DIRECTION: Tell me how many lines hold "that", please, using only the number.
====== DATASET ======
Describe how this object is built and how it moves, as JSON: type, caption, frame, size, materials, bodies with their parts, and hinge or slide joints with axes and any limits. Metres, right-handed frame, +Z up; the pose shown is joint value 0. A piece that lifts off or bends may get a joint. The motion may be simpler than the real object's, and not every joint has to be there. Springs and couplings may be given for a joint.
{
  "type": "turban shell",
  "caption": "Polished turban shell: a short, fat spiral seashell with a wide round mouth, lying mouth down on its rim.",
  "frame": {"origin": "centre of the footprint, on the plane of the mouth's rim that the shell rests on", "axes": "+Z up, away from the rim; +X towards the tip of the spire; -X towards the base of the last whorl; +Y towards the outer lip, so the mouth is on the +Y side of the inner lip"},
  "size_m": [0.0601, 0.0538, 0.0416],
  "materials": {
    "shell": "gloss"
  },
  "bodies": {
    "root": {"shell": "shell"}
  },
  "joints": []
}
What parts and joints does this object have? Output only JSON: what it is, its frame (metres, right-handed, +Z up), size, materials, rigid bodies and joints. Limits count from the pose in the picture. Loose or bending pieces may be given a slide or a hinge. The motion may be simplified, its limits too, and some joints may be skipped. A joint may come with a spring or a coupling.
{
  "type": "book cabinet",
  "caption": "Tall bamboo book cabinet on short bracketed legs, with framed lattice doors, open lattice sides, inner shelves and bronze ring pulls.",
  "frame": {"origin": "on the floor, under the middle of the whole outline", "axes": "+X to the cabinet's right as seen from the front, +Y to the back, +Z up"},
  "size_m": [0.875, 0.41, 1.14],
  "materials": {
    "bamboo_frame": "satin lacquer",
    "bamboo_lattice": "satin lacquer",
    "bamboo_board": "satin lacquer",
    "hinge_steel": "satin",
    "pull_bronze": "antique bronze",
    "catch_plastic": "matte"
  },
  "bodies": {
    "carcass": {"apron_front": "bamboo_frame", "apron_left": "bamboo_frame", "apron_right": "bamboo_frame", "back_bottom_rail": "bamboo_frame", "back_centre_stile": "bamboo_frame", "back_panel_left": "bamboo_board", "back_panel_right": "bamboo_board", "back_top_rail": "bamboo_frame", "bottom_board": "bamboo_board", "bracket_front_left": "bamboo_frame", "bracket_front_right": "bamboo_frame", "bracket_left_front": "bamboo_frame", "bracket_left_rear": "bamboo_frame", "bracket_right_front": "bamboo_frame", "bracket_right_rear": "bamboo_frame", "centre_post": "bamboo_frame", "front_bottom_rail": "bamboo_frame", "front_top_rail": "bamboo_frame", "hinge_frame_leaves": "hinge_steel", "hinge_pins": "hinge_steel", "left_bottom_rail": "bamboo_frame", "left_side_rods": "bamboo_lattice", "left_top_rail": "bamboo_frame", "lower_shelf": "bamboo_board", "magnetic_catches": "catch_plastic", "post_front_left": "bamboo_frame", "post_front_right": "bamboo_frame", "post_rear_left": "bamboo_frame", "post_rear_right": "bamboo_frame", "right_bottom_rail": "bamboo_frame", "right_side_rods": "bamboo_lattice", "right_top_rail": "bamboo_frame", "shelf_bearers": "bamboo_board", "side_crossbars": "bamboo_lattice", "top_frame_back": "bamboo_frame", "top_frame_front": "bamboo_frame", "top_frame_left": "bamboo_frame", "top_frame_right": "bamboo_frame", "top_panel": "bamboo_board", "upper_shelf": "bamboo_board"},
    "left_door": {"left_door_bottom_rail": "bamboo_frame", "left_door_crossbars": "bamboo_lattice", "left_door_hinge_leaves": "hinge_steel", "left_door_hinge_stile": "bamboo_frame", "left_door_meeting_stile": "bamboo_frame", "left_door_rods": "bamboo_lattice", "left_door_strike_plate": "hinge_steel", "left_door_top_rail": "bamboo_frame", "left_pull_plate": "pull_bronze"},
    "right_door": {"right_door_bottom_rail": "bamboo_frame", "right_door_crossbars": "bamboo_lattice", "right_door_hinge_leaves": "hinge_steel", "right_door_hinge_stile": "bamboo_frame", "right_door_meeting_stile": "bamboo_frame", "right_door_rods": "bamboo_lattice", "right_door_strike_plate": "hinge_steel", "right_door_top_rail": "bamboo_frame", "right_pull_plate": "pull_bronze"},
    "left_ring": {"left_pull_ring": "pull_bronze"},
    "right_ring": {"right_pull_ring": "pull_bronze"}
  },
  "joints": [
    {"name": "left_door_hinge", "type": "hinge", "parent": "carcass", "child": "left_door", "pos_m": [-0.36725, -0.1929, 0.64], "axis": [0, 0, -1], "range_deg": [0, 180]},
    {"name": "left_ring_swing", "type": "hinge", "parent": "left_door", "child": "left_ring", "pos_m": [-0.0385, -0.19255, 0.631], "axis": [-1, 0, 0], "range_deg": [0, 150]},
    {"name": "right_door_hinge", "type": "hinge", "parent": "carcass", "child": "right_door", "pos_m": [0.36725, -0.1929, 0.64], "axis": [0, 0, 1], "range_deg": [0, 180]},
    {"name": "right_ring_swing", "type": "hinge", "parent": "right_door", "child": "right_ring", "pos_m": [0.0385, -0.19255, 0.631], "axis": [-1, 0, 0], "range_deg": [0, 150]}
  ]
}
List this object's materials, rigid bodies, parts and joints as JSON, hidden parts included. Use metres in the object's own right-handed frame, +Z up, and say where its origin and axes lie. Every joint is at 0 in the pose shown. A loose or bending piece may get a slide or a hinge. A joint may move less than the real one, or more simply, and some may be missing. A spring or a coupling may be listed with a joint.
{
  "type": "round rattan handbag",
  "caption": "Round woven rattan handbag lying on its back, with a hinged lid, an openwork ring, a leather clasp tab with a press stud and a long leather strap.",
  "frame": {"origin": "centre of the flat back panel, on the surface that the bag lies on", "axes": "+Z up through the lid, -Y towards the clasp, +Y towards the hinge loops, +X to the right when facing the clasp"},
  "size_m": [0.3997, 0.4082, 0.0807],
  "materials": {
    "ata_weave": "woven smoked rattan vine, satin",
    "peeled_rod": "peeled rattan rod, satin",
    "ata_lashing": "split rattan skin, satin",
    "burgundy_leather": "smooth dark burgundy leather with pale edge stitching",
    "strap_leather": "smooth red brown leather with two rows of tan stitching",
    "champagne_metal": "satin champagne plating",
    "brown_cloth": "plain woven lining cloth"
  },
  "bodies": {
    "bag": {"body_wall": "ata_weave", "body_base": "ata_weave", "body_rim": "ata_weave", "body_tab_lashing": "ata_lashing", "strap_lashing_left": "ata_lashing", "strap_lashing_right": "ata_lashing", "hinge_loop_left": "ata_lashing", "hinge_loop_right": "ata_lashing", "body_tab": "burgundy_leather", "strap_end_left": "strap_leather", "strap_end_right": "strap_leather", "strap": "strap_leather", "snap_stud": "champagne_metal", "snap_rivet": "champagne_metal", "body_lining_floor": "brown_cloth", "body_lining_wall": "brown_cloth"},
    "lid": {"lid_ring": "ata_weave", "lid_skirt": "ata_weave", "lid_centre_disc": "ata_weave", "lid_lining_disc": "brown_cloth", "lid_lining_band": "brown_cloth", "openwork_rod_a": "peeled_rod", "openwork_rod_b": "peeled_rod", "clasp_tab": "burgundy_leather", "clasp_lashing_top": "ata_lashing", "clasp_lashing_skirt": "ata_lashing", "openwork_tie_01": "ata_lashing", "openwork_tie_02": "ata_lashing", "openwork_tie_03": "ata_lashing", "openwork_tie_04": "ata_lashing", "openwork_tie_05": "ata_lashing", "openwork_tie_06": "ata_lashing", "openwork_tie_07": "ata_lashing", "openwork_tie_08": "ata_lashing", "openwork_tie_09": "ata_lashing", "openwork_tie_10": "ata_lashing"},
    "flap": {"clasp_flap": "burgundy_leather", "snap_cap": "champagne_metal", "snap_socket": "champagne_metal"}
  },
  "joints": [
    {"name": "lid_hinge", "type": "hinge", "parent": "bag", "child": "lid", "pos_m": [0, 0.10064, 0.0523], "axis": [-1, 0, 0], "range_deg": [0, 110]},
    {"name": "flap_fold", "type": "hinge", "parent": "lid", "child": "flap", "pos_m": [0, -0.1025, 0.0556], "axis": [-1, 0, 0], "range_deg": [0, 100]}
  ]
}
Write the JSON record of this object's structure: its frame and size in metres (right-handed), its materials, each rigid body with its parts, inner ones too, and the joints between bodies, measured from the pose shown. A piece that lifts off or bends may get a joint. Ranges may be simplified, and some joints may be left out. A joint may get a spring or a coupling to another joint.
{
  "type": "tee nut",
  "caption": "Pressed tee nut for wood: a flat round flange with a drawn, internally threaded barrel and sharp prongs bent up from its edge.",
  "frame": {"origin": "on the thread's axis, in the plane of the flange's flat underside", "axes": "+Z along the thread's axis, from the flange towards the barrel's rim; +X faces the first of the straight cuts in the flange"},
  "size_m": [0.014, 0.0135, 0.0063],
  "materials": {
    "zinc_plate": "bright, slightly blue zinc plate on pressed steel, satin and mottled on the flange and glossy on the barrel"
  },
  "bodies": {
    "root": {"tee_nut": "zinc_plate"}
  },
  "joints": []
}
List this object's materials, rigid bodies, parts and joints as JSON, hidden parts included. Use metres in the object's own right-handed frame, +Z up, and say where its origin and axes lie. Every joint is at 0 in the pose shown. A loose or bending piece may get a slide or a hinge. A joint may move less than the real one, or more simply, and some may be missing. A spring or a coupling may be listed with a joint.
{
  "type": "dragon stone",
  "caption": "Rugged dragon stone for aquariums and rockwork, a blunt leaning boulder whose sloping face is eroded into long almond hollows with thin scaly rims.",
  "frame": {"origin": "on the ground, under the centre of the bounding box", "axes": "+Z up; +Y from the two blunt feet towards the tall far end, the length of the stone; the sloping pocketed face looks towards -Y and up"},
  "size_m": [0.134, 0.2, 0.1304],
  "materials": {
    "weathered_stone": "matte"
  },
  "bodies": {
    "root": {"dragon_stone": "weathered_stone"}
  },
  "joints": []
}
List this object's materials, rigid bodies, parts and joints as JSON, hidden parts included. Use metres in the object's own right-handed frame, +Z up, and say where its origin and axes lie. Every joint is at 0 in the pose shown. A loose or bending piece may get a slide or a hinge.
======
WRITTEN SOLUTION: 4